If I decide to go with an independent front suspension I’ll need to use this spindle so that I can mount the lighter Wide 5 hubs or this spindle for a tube front axle. The tube axle is lighter than the independant front suspension but has higher unsprung weight for the weight concerns, but has perfect camber control for the turning concerns. And both spindles are compatible with these front hubs for lower unsprung and rotating weight.
I’m sure that those who read my blog for the bicycle news have little or no knowledge of suspension dynamics are wondering why I am stressing so much about unsprung weight. That’s because unsprung weight has impacts on both grip and ride comfort. As the wheel goes up and down over imperfections in the road/track lower unsprung weight allows the wheel to move more quickly without transferring the motion to the rest of the car.

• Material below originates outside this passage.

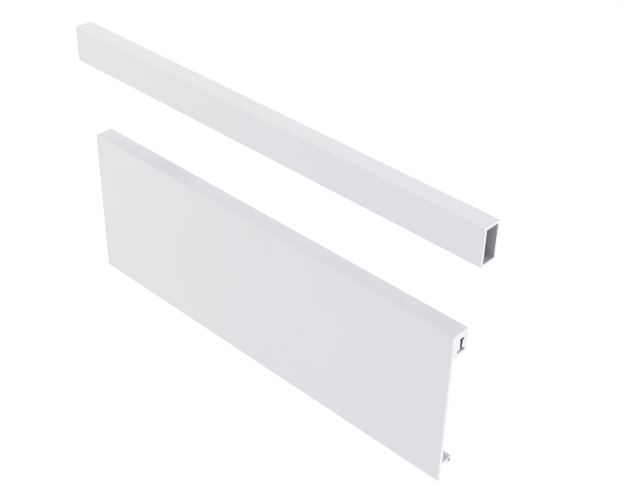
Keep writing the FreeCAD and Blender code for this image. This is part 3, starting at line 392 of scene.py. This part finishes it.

Going up and down more quickly means the tire stays in better contact with the surface making for grip (no contact = no grip) and not transferring the motion to the rest of the car means better ride. Now rotating weight obviously affects any change in speed as rotating weight has to be changed first before the car can go faster or slower.
The engine is a big question, as this will need high horsepower reliable engine with a good low end torque band, which means cubic inches or supercharging or a hot cam and lots of work with the shifters.
I could “put a Hemi in it” or go with a modern legend or the successor to that legend or a hot cam in a slightly smaller, lighter, engine.
And the engine choice has a direct effect on the transmission choice. The GM engines will require either the 4L85E or the 4L70E transmission, while the Hemi will require a compatible donor vehicle to have the electronically controlled automatic transmission because the transmissions are not sold as a crate part.
Another question that needs answering is frame materials. Aluminum is lighter, but there are two flies in that equation. First is SCCA rules prohibit aluminum rollover structure. Second is the frame will have to be farmed out if made from aluminum because my aluminum welding skills are lousy. Even with money as no object I still want to build as much of this car as I can. Then there is the interface between the SCCA required Chrome-moly rollover structure and the aluminum frame, and preventing galvanic corrosion. I know what to do and how to do it, I’m just concerned about the failure modes and what they would do to the longevity of the car. Sticking with steel everywhere for the frame material eliminates all those problems at a slight weight penalty. Also staying with steel means I can do more of the fabrication myself if I want to and that in case of a wreck the structure is more repairable: bent steel can be straightened, bent aluminum has to be cut out and replaced.
Then there is the requirement to have some way of toting the tires and other parts needed for racing with the car while it isn’t racing. That implies a trailer (or the ridiculous notion of lashing the tires to the back of the car somehow for a thousand mile (+/-) road trip.
And this has made for a very long blog post for a Sunday and I’m not even halfway done, but I will end it now.